**PROBLEM TO WORK ON:**
Restate the span of lines that starts with the line containing "bmesh.ops.edgenet_fill(bm, edges=rim)" and ends with the line containing "bpy.data.objects.remove(obj)", word for word, including both, with nothing else.

**DATA:**

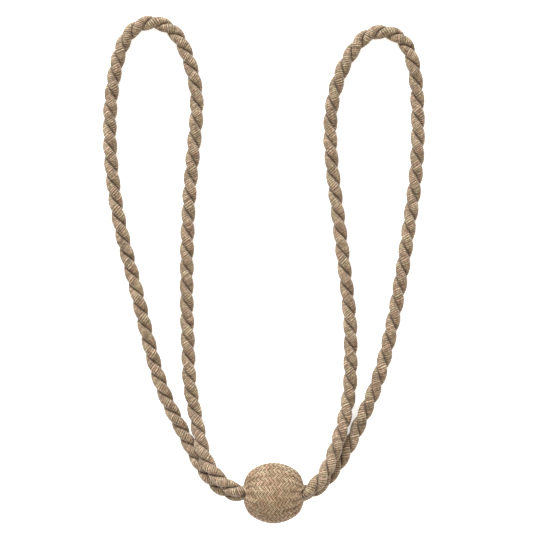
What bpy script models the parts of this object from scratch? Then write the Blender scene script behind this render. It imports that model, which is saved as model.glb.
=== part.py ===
# Curtain tieback: a ball with a laid rope loop on each side, lying on a surface at z = 0.
# Metres, +Z up. The origin is the middle of the ball's flat spot, +Y points to the loops' far bends.

import math

import bmesh
import bpy
import numpy as np
from mathutils import Vector

# Ball
BALL_DIAMETER = 0.050
BALL_FLAT_DEPTH = 0.0006      # what the flat spot takes off the ball's underside
BALL_SEGMENTS = 36            # round the bore
BALL_RINGS = 20               # from mouth to mouth

# Rope: two strands laid in S direction, pressed against each other
ROPE_DIAMETER = 0.0120        # over the crests of both strands
STRAND_BREADTH = 0.0090       # one strand, measured round the rope
GROOVE_DIAMETER = 0.0060      # between the bottoms of the two grooves
STEPS_PER_LAY = 9             # sections in one full turn of the strands
NOMINAL_LAY = 0.030           # length of one full turn
CREST_ANGLES = (-105, -50, 0, 50, 105)   # section points on a strand, in degrees from its crest

# Bore through the ball, along X, which holds a loop's two legs one above the other
CLEARANCE = 0.0003
BORE_SIDES = 12               # steps on each round end of the bore
UPPER_LEG = (0.0010, 0.0310)  # y and z of the upper leg in the ball
LOWER_LEG = (-0.0016, 0.0186)

# Routes of the ropes' centrelines in millimetres (x, y, z), from the upper leg in the ball,
# round the loop's far bend and back to the lower leg in the ball
MILLIMETRE = 0.001
ROPE_HEIGHT = 5.6             # a rope's axis where it lies on the surface

LEFT_ROUTE = [
    (-0.2, 1, 31), (-12, 1, 31), (-24, 1.2, 31), (-33, 3.8, 30), (-43, 10.3, 27), (-51.6, 19.9, 22.6),
    (-57.6, 31.6, 18), (-61.2, 46, 13), (-64.3, 60, 8.6), (-67, 74, 6.2), (-69.5, 88, ROPE_HEIGHT),
    (-70.7, 108, ROPE_HEIGHT), (-71.8, 140, ROPE_HEIGHT), (-71.6, 212, ROPE_HEIGHT),
    (-69.2, 255, ROPE_HEIGHT), (-65, 300, ROPE_HEIGHT), (-64.2, 329, ROPE_HEIGHT),
    (-67.5, 348, ROPE_HEIGHT), (-73, 364.5, ROPE_HEIGHT), (-81, 379, ROPE_HEIGHT),
    (-94.5, 388, ROPE_HEIGHT), (-110, 387, ROPE_HEIGHT), (-122, 376.5, ROPE_HEIGHT),
    (-128.5, 361, ROPE_HEIGHT), (-134.5, 330, ROPE_HEIGHT), (-136, 292, ROPE_HEIGHT),
    (-133.5, 258, ROPE_HEIGHT), (-127, 218, ROPE_HEIGHT), (-117, 178, ROPE_HEIGHT),
    (-107, 137, ROPE_HEIGHT), (-97, 99, ROPE_HEIGHT), (-87, 72, ROPE_HEIGHT), (-80, 58, ROPE_HEIGHT),
    (-73, 44.5, 5.8), (-66, 31, 7.2), (-58.1, 17.8, 10), (-48.5, 6.8, 14.2), (-37, -0.3, 17.5),
    (-24, -1.8, 18.5), (-0.2, -1.6, 18.6),
]

RIGHT_ROUTE = [
    (0.2, 1, 31), (12, 1, 31), (23, 1.1, 31), (31.4, 4.6, 29.9), (38.6, 12, 27.2), (45.4, 22.8, 22.6),
    (51.5, 37.8, 17.3), (56.5, 52.5, 12.2), (60.3, 68, 7.8), (63, 84, ROPE_HEIGHT), (63.8, 106, ROPE_HEIGHT),
    (63.5, 138, ROPE_HEIGHT), (60.5, 170, ROPE_HEIGHT), (52.5, 236, ROPE_HEIGHT),
    (48.5, 270, ROPE_HEIGHT), (47, 302, ROPE_HEIGHT), (49.3, 325, ROPE_HEIGHT),
    (56.5, 348.5, ROPE_HEIGHT), (65.6, 365.2, ROPE_HEIGHT), (77.3, 377.6, ROPE_HEIGHT),
    (92, 381, ROPE_HEIGHT), (107, 374, ROPE_HEIGHT), (114.6, 359, ROPE_HEIGHT),
    (119.4, 320, ROPE_HEIGHT), (119.5, 286, ROPE_HEIGHT), (116.8, 252, ROPE_HEIGHT),
    (112, 217, ROPE_HEIGHT), (106, 178, ROPE_HEIGHT), (98, 136, ROPE_HEIGHT), (89, 100, ROPE_HEIGHT),
    (80, 75, ROPE_HEIGHT), (74.1, 61.8, ROPE_HEIGHT), (67.3, 46.8, 5.8), (60.1, 33.3, 7),
    (52, 20.6, 9.8), (43.3, 9.5, 13.6), (34.3, 2, 16.8), (25.5, -1.2, 18.4), (15, -1.6, 18.6),
    (0.2, -1.6, 18.6),
]

# Twist of the strands: full turns reached at a distance in millimetres along each rope.
# The turns draw closer round the far bend.
LEFT_TWIST = [
    (0, 0.32), (148, 5.25), (298, 10.25), (390, 13.25), (448, 15.25), (502, 17.25),
    (591, 20.25), (758, 25.75), (914, 31.0),
]
RIGHT_TWIST = [
    (0, 0.27), (137, 4.75), (292, 9.75), (399, 13.25), (429, 14.25), (471, 15.75), (502, 16.75),
    (580, 19.25), (734, 24.25), (886, 29.2),
]

BALL_COLOUR = (0.40, 0.28, 0.18)
ROPE_COLOUR = (0.31, 0.23, 0.16)
CLOTH_ROUGHNESS = 0.85


def clear_scene():
    for old in list(bpy.data.objects):
        bpy.data.objects.remove(old, do_unlink=True)


def cloth_material(name, colour):
    material = bpy.data.materials.new(name)
    material.use_nodes = True
    shader = material.node_tree.nodes["Principled BSDF"]
    shader.inputs["Base Color"].default_value = (*colour, 1.0)
    shader.inputs["Roughness"].default_value = CLOTH_ROUGHNESS
    shader.inputs["Metallic"].default_value = 0.0
    return material


def add_object(name, bm, material, parent):
    mesh = bpy.data.meshes.new(name)
    bm.to_mesh(mesh)
    bm.free()
    piece = bpy.data.objects.new(name, mesh)
    bpy.context.collection.objects.link(piece)
    piece.data.materials.append(material)
    piece.data.shade_smooth()
    piece.data.set_sharp_from_angle(angle=math.radians(60))
    piece.parent = parent
    return piece


def natural_spline(knots, values, at):
    # Smooth curve through (knot, value) rows, straight at both ends, read at the given places
    knots = np.asarray(knots, float)
    values = np.asarray(values, float)
    count = len(knots)
    gaps = np.diff(knots)
    slopes = np.diff(values, axis=0) / gaps.reshape([-1] + [1] * (values.ndim - 1))
    system = np.eye(count)
    target = np.zeros_like(values)
    for i in range(1, count - 1):
        system[i, i - 1] = gaps[i - 1]
        system[i, i] = 2 * (gaps[i - 1] + gaps[i])
        system[i, i + 1] = gaps[i]
        target[i] = 6 * (slopes[i] - slopes[i - 1])
    bends = np.linalg.solve(system, target)
    cell = np.clip(np.searchsorted(knots, at) - 1, 0, count - 2)
    shape = [-1] + [1] * (values.ndim - 1)
    left = (knots[cell + 1] - at).reshape(shape)
    right = (at - knots[cell]).reshape(shape)
    gap = gaps[cell].reshape(shape)
    return (
        bends[cell] * left ** 3 / (6 * gap)
        + bends[cell + 1] * right ** 3 / (6 * gap)
        + (values[cell] / gap - bends[cell] * gap / 6) * left
        + (values[cell + 1] / gap - bends[cell + 1] * gap / 6) * right
    )


def rope_centreline(route):
    # Evenly spaced points along the smooth curve through the route, and the distance of each
    corners = np.array(route, float) * MILLIMETRE
    chords = np.concatenate([[0], np.cumsum(np.linalg.norm(np.diff(corners, axis=0), axis=1))])
    fine = natural_spline(chords, corners, np.linspace(0, chords[-1], 4000))
    reach = np.concatenate([[0], np.cumsum(np.linalg.norm(np.diff(fine, axis=0), axis=1))])
    steps = round(reach[-1] / NOMINAL_LAY * STEPS_PER_LAY)
    distance = np.linspace(0, reach[-1], steps + 1)
    points = np.stack([np.interp(distance, reach, fine[:, axis]) for axis in range(3)], axis=1)
    return points, distance


def rope_section():
    # Outline of the two strands side by side: x through both crests, y across the grooves
    half = ROPE_DIAMETER / 4
    outline = []
    for side in (1, -1):
        for angle in CREST_ANGLES:
            turn = math.radians(angle)
            outline.append((side * half * (1 + math.cos(turn)), side * STRAND_BREADTH / 2 * math.sin(turn)))
        outline.append((0.0, side * GROOVE_DIAMETER / 2))
    return outline


def rope_loop(name, route, twist, material, parent):
    points, distance = rope_centreline(route)
    marks = np.array(twist, float)
    turns = natural_spline(marks[:, 0] * MILLIMETRE, marks[:, 1], distance)
    outline = rope_section()
    up = Vector((0, 0, 1))
    bm = bmesh.new()
    rings = []
    for i, point in enumerate(points):
        ahead = points[min(i + 1, len(points) - 1)]
        behind = points[max(i - 1, 0)]
        along = Vector(ahead - behind).normalized()
        right = along.cross(up).normalized()
        top = right.cross(along)
        angle = 2 * math.pi * turns[i]
        crest = right * math.cos(angle) + top * math.sin(angle)
        side = top * math.cos(angle) - right * math.sin(angle)
        ring = []
        for x, y in outline:
            place = Vector(point) + crest * x + side * y
            place.z = max(place.z, 0.0)
            ring.append(bm.verts.new(place))
        rings.append(ring)
    for ring, following in zip(rings, rings[1:]):
        for j in range(len(outline)):
            k = (j + 1) % len(outline)
            bm.faces.new((ring[j], ring[k], following[k], following[j]))
    bm.faces.new(rings[0])
    bm.faces.new(rings[-1])
    bmesh.ops.recalc_face_normals(bm, faces=bm.faces)
    return add_object(name, bm, material, parent)


def bore_cutter(material, parent):
    # Straight slot along X with round ends, wide enough for both legs
    radius = (ROPE_DIAMETER / 2 + CLEARANCE) / math.cos(math.pi / (2 * BORE_SIDES))
    upper = Vector((0, *UPPER_LEG))
    lower = Vector((0, *LOWER_LEG))
    lift = (upper - lower).normalized()
    across = lift.cross(Vector((1, 0, 0)))
    bm = bmesh.new()
    outline = []
    for centre, sign in ((upper, 1), (lower, -1)):
        for step in range(BORE_SIDES + 1):
            turn = math.pi * step / BORE_SIDES
            reach = across * math.cos(turn) + lift * math.sin(turn)
            outline.append(bm.verts.new(centre + reach * (sign * radius) - Vector((BALL_DIAMETER, 0, 0))))
    face = bm.faces.new(outline)
    extruded = bmesh.ops.extrude_face_region(bm, geom=[face])
    moved = [item for item in extruded["geom"] if isinstance(item, bmesh.types.BMVert)]
    bmesh.ops.translate(bm, verts=moved, vec=(2 * BALL_DIAMETER, 0, 0))
    bmesh.ops.recalc_face_normals(bm, faces=bm.faces)
    cutter = add_object("bore_cutter", bm, material, parent)
    cutter.hide_render = True
    cutter.display_type = "WIRE"
    return cutter


def ball(material, parent):
    # The sphere's poles lie on X, where the bore takes them away
    centre_height = BALL_DIAMETER / 2 - BALL_FLAT_DEPTH
    bm = bmesh.new()
    bmesh.ops.create_uvsphere(
        bm, u_segments=BALL_SEGMENTS, v_segments=BALL_RINGS, radius=BALL_DIAMETER / 2)
    for vert in bm.verts:
        vert.co = Vector((vert.co.z, vert.co.y, -vert.co.x))
    everything = bm.verts[:] + bm.edges[:] + bm.faces[:]
    cut = bmesh.ops.bisect_plane(
        bm, geom=everything, plane_co=(0, 0, -centre_height), plane_no=(0, 0, -1), clear_outer=True)
    rim = [item for item in cut["geom_cut"] if isinstance(item, bmesh.types.BMEdge)]
    bmesh.ops.edgenet_fill(bm, edges=rim)
    bmesh.ops.recalc_face_normals(bm, faces=bm.faces)
    piece = add_object("ball", bm, material, parent)
    piece.location = (0, 0, centre_height)
    bore = piece.modifiers.new("bore", "BOOLEAN")
    bore.operation = "DIFFERENCE"
    bore.solver = "EXACT"
    bore.object = bore_cutter(material, parent)
    return piece


clear_scene()
tieback = bpy.data.objects.new("tieback", None)
bpy.context.collection.objects.link(tieback)
ball(cloth_material("ball cover", BALL_COLOUR), tieback)
rope_material = cloth_material("rope", ROPE_COLOUR)
rope_loop("rope_loop_left", LEFT_ROUTE, LEFT_TWIST, rope_material, tieback)
rope_loop("rope_loop_right", RIGHT_ROUTE, RIGHT_TWIST, rope_material, tieback)
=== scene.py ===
import math

import bpy
import numpy as np
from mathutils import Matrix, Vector


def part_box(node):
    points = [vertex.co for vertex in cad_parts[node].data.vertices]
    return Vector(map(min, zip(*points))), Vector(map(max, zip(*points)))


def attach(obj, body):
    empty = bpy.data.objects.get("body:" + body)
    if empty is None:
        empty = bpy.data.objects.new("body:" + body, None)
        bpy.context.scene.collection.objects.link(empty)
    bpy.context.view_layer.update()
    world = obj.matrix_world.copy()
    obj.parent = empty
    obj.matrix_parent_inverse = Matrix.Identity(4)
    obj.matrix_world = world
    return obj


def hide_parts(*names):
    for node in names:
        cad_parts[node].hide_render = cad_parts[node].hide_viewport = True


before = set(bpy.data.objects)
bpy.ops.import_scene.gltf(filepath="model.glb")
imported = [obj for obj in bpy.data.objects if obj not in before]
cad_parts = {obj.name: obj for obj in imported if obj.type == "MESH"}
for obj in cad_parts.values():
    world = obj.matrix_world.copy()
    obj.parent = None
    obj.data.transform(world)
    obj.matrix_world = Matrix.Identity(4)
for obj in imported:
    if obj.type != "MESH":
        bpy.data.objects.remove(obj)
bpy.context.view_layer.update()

# Camera: straight above the tieback, as in a studio shot from overhead
cameraSettings = {
    "height": 2.0,                # above the surface it lies on
    "centre": (-0.0030, 0.1833),
    "viewWidth": 0.4482,          # what the picture's width covers at the rope's height
    "ropeHeight": 0.006,
    "sensor": 36.0,
    "clip": (0.1, 10.0),
}


def makeCamera(settings):
    data = bpy.data.cameras.new("overhead")
    data.sensor_width = settings["sensor"]
    reach = settings["height"] - settings["ropeHeight"]
    data.lens = settings["sensor"] * reach / settings["viewWidth"]
    data.clip_start, data.clip_end = settings["clip"]
    camera = bpy.data.objects.new("overhead", data)
    camera.location = (*settings["centre"], settings["height"])
    bpy.context.collection.objects.link(camera)
    bpy.context.scene.camera = camera


makeCamera(cameraSettings)
print("camera ready")

# Rope centrelines in metres, from the upper leg in the ball round the far bend to the lower leg.
# They repeat the solids' own routes.
ropeHeight = 0.0056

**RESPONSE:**
    bmesh.ops.edgenet_fill(bm, edges=rim)
    bmesh.ops.recalc_face_normals(bm, faces=bm.faces)
    piece = add_object("ball", bm, material, parent)
    piece.location = (0, 0, centre_height)
    bore = piece.modifiers.new("bore", "BOOLEAN")
    bore.operation = "DIFFERENCE"
    bore.solver = "EXACT"
    bore.object = bore_cutter(material, parent)
    return piece


clear_scene()
tieback = bpy.data.objects.new("tieback", None)
bpy.context.collection.objects.link(tieback)
ball(cloth_material("ball cover", BALL_COLOUR), tieback)
rope_material = cloth_material("rope", ROPE_COLOUR)
rope_loop("rope_loop_left", LEFT_ROUTE, LEFT_TWIST, rope_material, tieback)
rope_loop("rope_loop_right", RIGHT_ROUTE, RIGHT_TWIST, rope_material, tieback)
=== scene.py ===
import math

import bpy
import numpy as np
from mathutils import Matrix, Vector


def part_box(node):
    points = [vertex.co for vertex in cad_parts[node].data.vertices]
    return Vector(map(min, zip(*points))), Vector(map(max, zip(*points)))


def attach(obj, body):
    empty = bpy.data.objects.get("body:" + body)
    if empty is None:
        empty = bpy.data.objects.new("body:" + body, None)
        bpy.context.scene.collection.objects.link(empty)
    bpy.context.view_layer.update()
    world = obj.matrix_world.copy()
    obj.parent = empty
    obj.matrix_parent_inverse = Matrix.Identity(4)
    obj.matrix_world = world
    return obj


def hide_parts(*names):
    for node in names:
        cad_parts[node].hide_render = cad_parts[node].hide_viewport = True


before = set(bpy.data.objects)
bpy.ops.import_scene.gltf(filepath="model.glb")
imported = [obj for obj in bpy.data.objects if obj not in before]
cad_parts = {obj.name: obj for obj in imported if obj.type == "MESH"}
for obj in cad_parts.values():
    world = obj.matrix_world.copy()
    obj.parent = None
    obj.data.transform(world)
    obj.matrix_world = Matrix.Identity(4)
for obj in imported:
    if obj.type != "MESH":
        bpy.data.objects.remove(obj)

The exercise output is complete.